Consider a dataset \(\{\mathbf{x}_1, \ldots, \mathbf{x}_n\}\), where \(\mathbf{x}_i \in \mathbb{R}^d\), and let \(\{y_1, \ldots, y_n\}\) be the corresponding labels, where \(y_i \in \{0, 1\}\). The output of the decision tree algorithm is a constructed decision tree.

Prediction: Given a test sample \(\mathbf{x}_{\text{test}}\), we traverse the decision tree to reach a leaf node, and the label assigned to the leaf node is considered as \(y_{\text{test}}\).

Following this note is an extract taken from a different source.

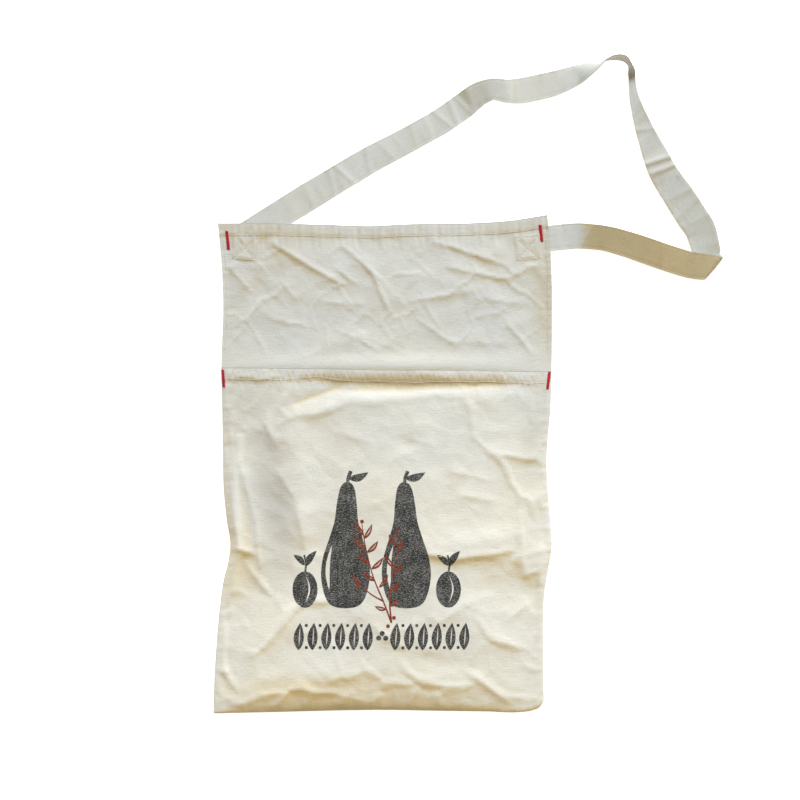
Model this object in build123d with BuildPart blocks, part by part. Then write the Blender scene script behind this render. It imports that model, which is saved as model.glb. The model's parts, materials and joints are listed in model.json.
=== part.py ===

The following diagram depicts a decision tree:

Here, a question refers to a (feature, value) pair. For example, \(height \le 180\text{cm}\)?

Goodness of a Question

To evaluate the quality of a question, we need a measure of “impurity” for a set of labels \(\{y_1, \ldots, y_n\}\). Various measures can be employed, but we will use the Entropy function.

The Entropy function is defined as:

\[ \text{Entropy}(\{y_1, \ldots, y_n\}) = \text{Entropy}(p) = -\left( p\log(p)+(1-p)\log(1-p) \right ) \]

Here, \(\log(0)\) is conventionally treated as \(0\).

Pictorial representation of the Entropy function:

Information Gain is then utilized to measure the quality of a split in the decision tree algorithm.

Information gain is a commonly used criterion in decision tree algorithms that quantifies the reduction in entropy or impurity of a dataset after splitting based on a given feature. High information gain signifies features that effectively differentiate between the different classes of data and lead to accurate predictions.

Information gain is calculated as:

\[ \text{Information Gain}(\text{feature}, \text{value}) = \text{Entropy}(D) - \left[\gamma \cdot \text{Entropy}(D_{\text{yes}}) + (1-\gamma) \cdot \text{Entropy}(D_{\text{no}}) \right] \]

where \(\gamma\) is defined as:

\[ \gamma = \frac{|D_{\text{yes}}|}{|D|} \]

Decision Tree Algorithm

The decision tree algorithm follows these steps:

  1. Discretize each feature within the range [min, max].
  2. Select the question that provides the highest information gain.
  3. Repeat the procedure for subsets \(D_{\text{yes}}\) and \(D_{\text{no}}\).
  4. Stop growing the tree when a node becomes sufficiently “pure” according to a predefined criterion.

Different measures, such as the Gini Index, can also be employed to evaluate the quality of a question.

Pictorial depiction of the decision boundary and its decision tree:

Generative and Discriminative Models

In classical classification problems, two types of models are commonly employed: generative models and discriminative models.

Generative models capture the joint distribution between features and labels and are represented as:

\[ P(\mathbf{x},y) \]

These models focus on modeling the feature generation process.

On the other hand, discriminative models directly model the conditional probability of labels given the features and are represented as:

\[ P(y|\mathbf{x}) \]

Discriminative models generate labels solely based on the provided data.

It is important to understand the differences between generative and discriminative models when choosing an appropriate modeling approach for a given classification problem.